Time Domain THz Spectroscopy

The principle, Major advantages of time domain THz spectroscopy, Current setup
[Photo: PI1 Uni Stuttgart]

Specifications

Teraview Terapulse 4000 Spectrometer

Frequency 5 - 100 cm-1
Time resolution 0.1 ps
Temperature range 1.5 K~ 300 K
Magnetic field up to 10 Tesla
Measurable spectra

Complex transmission coefficient
Complex optical conductivity

The principle of the THz time domain spectrometer

The THz time domain spectrometer consists of several optical components: ultra-short NIR laser, beam splitter, photoconductive antennas, and optical delay stage as described in Figure 1a.  The ultra-short NIR laser is split into two at the beam splitter and one travels to the THz emitter. Our THz emitter utilizes photoconductive antenna on top of low temperature grown GaAs substrate. The incoming NIR laser activates the emitter by generating the photocarriers in the vicinity of the antenna which last several picoseconds (see Figure 1b).  The carriers will be accelerated by the static DC electric field emitting the coherent THz radiation. Here, the frequency range of the emitted light is related to the hot carrier lifetime. Thus, by switching the substrate, modification of the frequency of the emitted light can be achieved.
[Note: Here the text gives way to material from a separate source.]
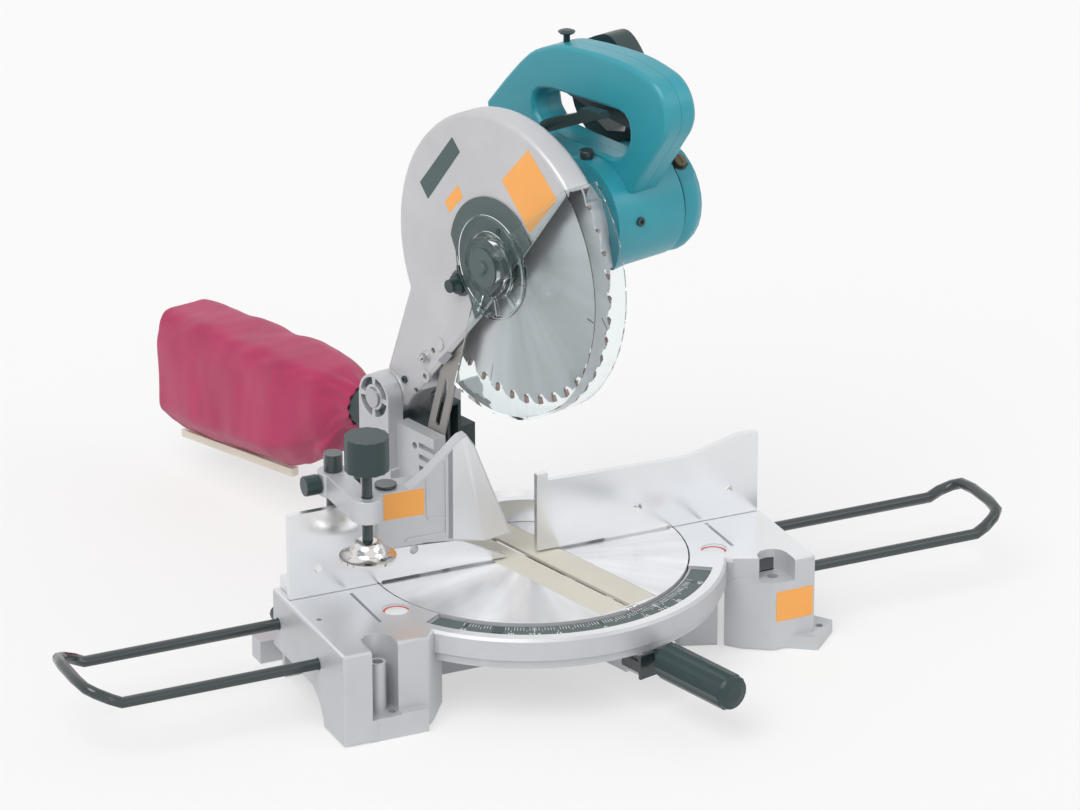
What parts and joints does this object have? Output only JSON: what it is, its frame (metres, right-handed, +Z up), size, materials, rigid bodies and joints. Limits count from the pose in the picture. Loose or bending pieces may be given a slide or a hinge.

Fig. 1a: The THz time domain spectroscopy setup; 1b: The photoconductive antenna.

One can use this THz light to measure samples in transmission or reflection geometry. For the different geometry, different optical stages are required. In both cases, parabolic mirrors are located in the beam path to focus or collimate the beam profile. Additionally, the optical path needs to be vacuumed or purged by N2 gas to protect the spectra from the H2O molecular absorptions.

 

Detecting process is a reversal process of the emission. In this case, the THz radiation is the source of the electric field. At the same time when the THz light pass through the detector, the other half of the NIR laser hits the GaAs substrate and generates the carriers in the substrate of the detector. Then, the current can flow between the upper and lower side of the antenna which can be measured. However, due to the short period of the carrier lifetime, the detection is limited to an extremely short slice of the overall waveform.  To overcome this limit, the optical delay line is used to control the measuring time point regarding the entire electric field waveform. Repeated sampling with varied delay times completes the entire transient electric field profile, E(t).

The electric field signal itself can possess information about the material, however for the spectroscopic study, one needs to transform the time domain signal to the frequency domain one. For that we use fast Fourier transform as depicted in Figure. 2. The direct measurement of the electric field allows one to access to the phase part of the signal as well. Thus, complete information of the optical properties can be obtained.    








In practical uses, one also need to measure the reference signal for the quantitative information. For the transmission geometry, an empty hole is served and for the reflection a gold mirror can be a reference.

Fig. 2. Fast Fourier transform of the time domain signal provides both amplitude and phase of the spectra

Then one can obtain transmission coefficient as t҃ (ω) = E sample (ω)/E reference (ω). The complex transmission coefficient is connected to the complex index of refraction as follow: t҃ (ω) = 2/[1+n҃(ω)]. Other optical constants can be also calculated by the relations between optical constants.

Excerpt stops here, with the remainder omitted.